_Given problem_
Restate the entire listing word for word.

_Data excerpt_
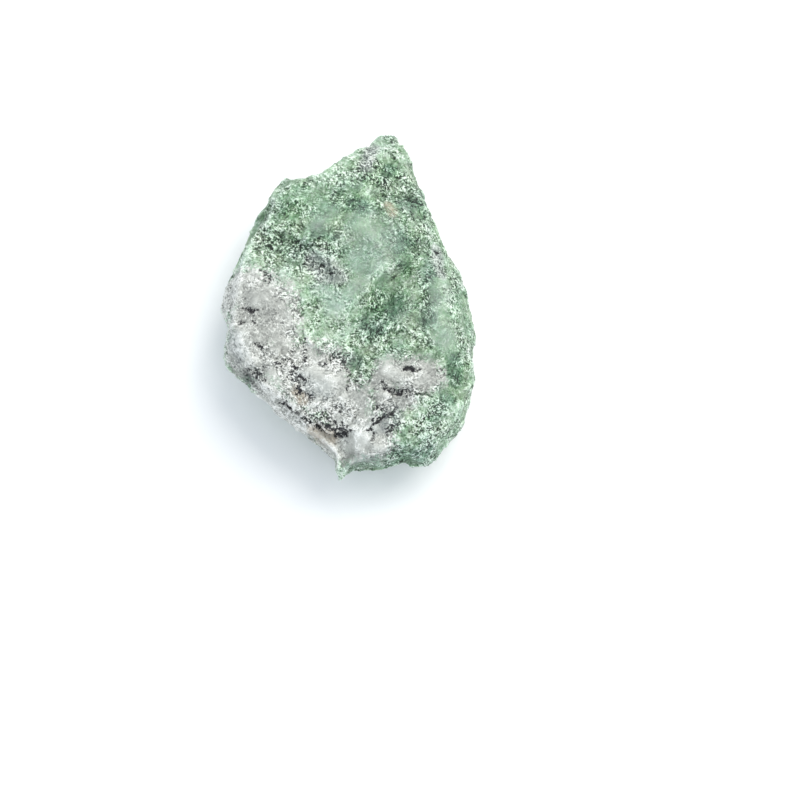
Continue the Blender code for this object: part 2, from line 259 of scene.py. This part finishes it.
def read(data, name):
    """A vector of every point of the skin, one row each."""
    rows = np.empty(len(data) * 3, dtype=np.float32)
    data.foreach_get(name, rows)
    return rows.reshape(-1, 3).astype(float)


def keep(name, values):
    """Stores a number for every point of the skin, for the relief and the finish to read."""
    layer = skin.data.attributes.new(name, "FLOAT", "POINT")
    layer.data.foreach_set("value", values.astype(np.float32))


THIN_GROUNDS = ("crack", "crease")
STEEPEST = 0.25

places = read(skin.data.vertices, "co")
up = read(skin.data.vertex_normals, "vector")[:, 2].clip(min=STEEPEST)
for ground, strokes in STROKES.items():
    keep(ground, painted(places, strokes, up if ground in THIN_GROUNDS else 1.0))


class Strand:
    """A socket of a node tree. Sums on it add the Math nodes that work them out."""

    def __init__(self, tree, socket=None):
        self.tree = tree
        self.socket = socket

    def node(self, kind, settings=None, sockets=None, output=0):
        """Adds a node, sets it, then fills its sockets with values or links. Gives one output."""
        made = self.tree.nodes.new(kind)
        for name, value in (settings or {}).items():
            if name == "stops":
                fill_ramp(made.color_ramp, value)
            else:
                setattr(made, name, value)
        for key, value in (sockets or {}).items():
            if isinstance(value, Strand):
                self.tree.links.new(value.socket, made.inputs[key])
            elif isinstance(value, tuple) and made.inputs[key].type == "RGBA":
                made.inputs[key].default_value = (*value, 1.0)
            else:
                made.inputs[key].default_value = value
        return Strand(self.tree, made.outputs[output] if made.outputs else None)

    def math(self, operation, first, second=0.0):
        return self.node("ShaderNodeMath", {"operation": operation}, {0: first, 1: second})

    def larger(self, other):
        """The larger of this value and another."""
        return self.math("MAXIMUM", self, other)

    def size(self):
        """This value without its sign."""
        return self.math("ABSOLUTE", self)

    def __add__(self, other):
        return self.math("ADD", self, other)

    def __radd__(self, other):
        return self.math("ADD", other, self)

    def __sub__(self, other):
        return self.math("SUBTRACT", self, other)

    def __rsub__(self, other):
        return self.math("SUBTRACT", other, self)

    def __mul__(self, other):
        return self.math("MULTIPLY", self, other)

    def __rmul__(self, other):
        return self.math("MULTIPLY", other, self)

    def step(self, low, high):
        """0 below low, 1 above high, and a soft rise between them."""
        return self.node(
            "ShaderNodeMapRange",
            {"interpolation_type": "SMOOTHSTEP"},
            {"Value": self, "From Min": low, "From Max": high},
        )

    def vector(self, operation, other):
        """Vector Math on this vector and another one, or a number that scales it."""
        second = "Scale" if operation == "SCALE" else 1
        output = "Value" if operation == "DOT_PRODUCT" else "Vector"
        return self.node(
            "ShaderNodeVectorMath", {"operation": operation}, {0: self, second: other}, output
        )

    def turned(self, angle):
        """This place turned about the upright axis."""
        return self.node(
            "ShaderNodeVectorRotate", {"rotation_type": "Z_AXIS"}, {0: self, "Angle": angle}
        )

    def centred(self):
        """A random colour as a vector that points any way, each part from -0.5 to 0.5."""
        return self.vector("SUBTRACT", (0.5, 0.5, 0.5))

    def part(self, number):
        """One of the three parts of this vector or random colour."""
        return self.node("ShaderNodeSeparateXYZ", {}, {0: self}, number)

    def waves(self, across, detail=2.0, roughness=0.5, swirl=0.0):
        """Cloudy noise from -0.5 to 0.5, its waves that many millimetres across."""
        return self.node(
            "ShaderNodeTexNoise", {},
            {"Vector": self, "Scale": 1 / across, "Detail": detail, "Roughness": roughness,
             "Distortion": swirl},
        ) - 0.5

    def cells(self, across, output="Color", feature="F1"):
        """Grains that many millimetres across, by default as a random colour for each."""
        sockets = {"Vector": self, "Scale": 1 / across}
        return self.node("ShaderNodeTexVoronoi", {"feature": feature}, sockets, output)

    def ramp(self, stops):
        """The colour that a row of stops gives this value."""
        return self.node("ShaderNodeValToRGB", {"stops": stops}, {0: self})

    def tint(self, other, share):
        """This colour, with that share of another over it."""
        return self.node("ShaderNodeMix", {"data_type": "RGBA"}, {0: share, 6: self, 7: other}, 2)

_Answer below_
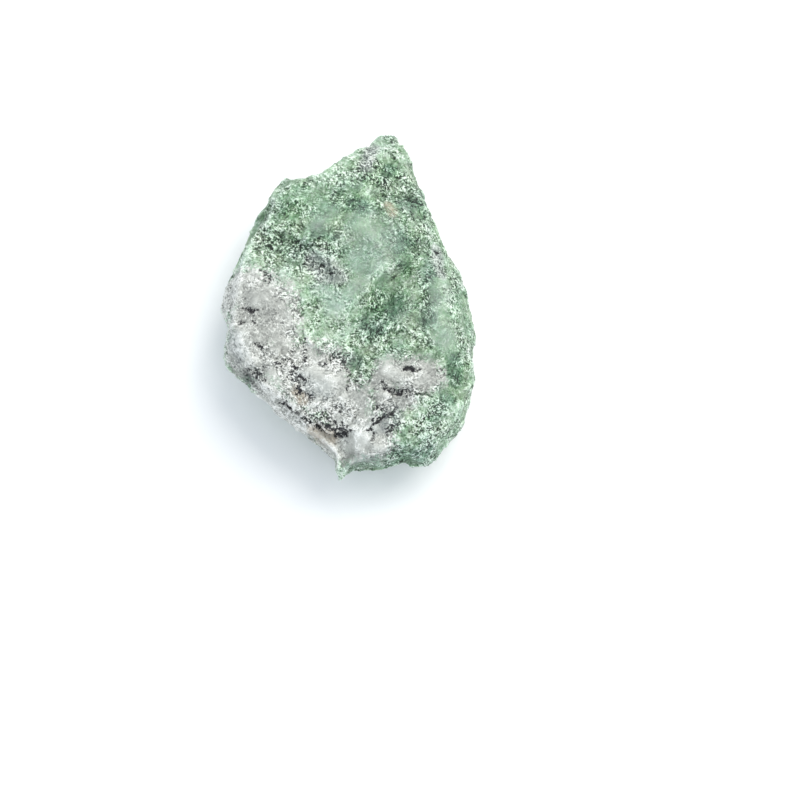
Continue the Blender code for this object: part 2, from line 259 of scene.py. This part finishes it.
def read(data, name):
    """A vector of every point of the skin, one row each."""
    rows = np.empty(len(data) * 3, dtype=np.float32)
    data.foreach_get(name, rows)
    return rows.reshape(-1, 3).astype(float)


def keep(name, values):
    """Stores a number for every point of the skin, for the relief and the finish to read."""
    layer = skin.data.attributes.new(name, "FLOAT", "POINT")
    layer.data.foreach_set("value", values.astype(np.float32))


THIN_GROUNDS = ("crack", "crease")
STEEPEST = 0.25

places = read(skin.data.vertices, "co")
up = read(skin.data.vertex_normals, "vector")[:, 2].clip(min=STEEPEST)
for ground, strokes in STROKES.items():
    keep(ground, painted(places, strokes, up if ground in THIN_GROUNDS else 1.0))


class Strand:
    """A socket of a node tree. Sums on it add the Math nodes that work them out."""

    def __init__(self, tree, socket=None):
        self.tree = tree
        self.socket = socket

    def node(self, kind, settings=None, sockets=None, output=0):
        """Adds a node, sets it, then fills its sockets with values or links. Gives one output."""
        made = self.tree.nodes.new(kind)
        for name, value in (settings or {}).items():
            if name == "stops":
                fill_ramp(made.color_ramp, value)
            else:
                setattr(made, name, value)
        for key, value in (sockets or {}).items():
            if isinstance(value, Strand):
                self.tree.links.new(value.socket, made.inputs[key])
            elif isinstance(value, tuple) and made.inputs[key].type == "RGBA":
                made.inputs[key].default_value = (*value, 1.0)
            else:
                made.inputs[key].default_value = value
        return Strand(self.tree, made.outputs[output] if made.outputs else None)

    def math(self, operation, first, second=0.0):
        return self.node("ShaderNodeMath", {"operation": operation}, {0: first, 1: second})

    def larger(self, other):
        """The larger of this value and another."""
        return self.math("MAXIMUM", self, other)

    def size(self):
        """This value without its sign."""
        return self.math("ABSOLUTE", self)

    def __add__(self, other):
        return self.math("ADD", self, other)

    def __radd__(self, other):
        return self.math("ADD", other, self)

    def __sub__(self, other):
        return self.math("SUBTRACT", self, other)

    def __rsub__(self, other):
        return self.math("SUBTRACT", other, self)

    def __mul__(self, other):
        return self.math("MULTIPLY", self, other)

    def __rmul__(self, other):
        return self.math("MULTIPLY", other, self)

    def step(self, low, high):
        """0 below low, 1 above high, and a soft rise between them."""
        return self.node(
            "ShaderNodeMapRange",
            {"interpolation_type": "SMOOTHSTEP"},
            {"Value": self, "From Min": low, "From Max": high},
        )

    def vector(self, operation, other):
        """Vector Math on this vector and another one, or a number that scales it."""
        second = "Scale" if operation == "SCALE" else 1
        output = "Value" if operation == "DOT_PRODUCT" else "Vector"
        return self.node(
            "ShaderNodeVectorMath", {"operation": operation}, {0: self, second: other}, output
        )

    def turned(self, angle):
        """This place turned about the upright axis."""
        return self.node(
            "ShaderNodeVectorRotate", {"rotation_type": "Z_AXIS"}, {0: self, "Angle": angle}
        )

    def centred(self):
        """A random colour as a vector that points any way, each part from -0.5 to 0.5."""
        return self.vector("SUBTRACT", (0.5, 0.5, 0.5))

    def part(self, number):
        """One of the three parts of this vector or random colour."""
        return self.node("ShaderNodeSeparateXYZ", {}, {0: self}, number)

    def waves(self, across, detail=2.0, roughness=0.5, swirl=0.0):
        """Cloudy noise from -0.5 to 0.5, its waves that many millimetres across."""
        return self.node(
            "ShaderNodeTexNoise", {},
            {"Vector": self, "Scale": 1 / across, "Detail": detail, "Roughness": roughness,
             "Distortion": swirl},
        ) - 0.5

    def cells(self, across, output="Color", feature="F1"):
        """Grains that many millimetres across, by default as a random colour for each."""
        sockets = {"Vector": self, "Scale": 1 / across}
        return self.node("ShaderNodeTexVoronoi", {"feature": feature}, sockets, output)

    def ramp(self, stops):
        """The colour that a row of stops gives this value."""
        return self.node("ShaderNodeValToRGB", {"stops": stops}, {0: self})

    def tint(self, other, share):
        """This colour, with that share of another over it."""
        return self.node("ShaderNodeMix", {"data_type": "RGBA"}, {0: share, 6: self, 7: other}, 2)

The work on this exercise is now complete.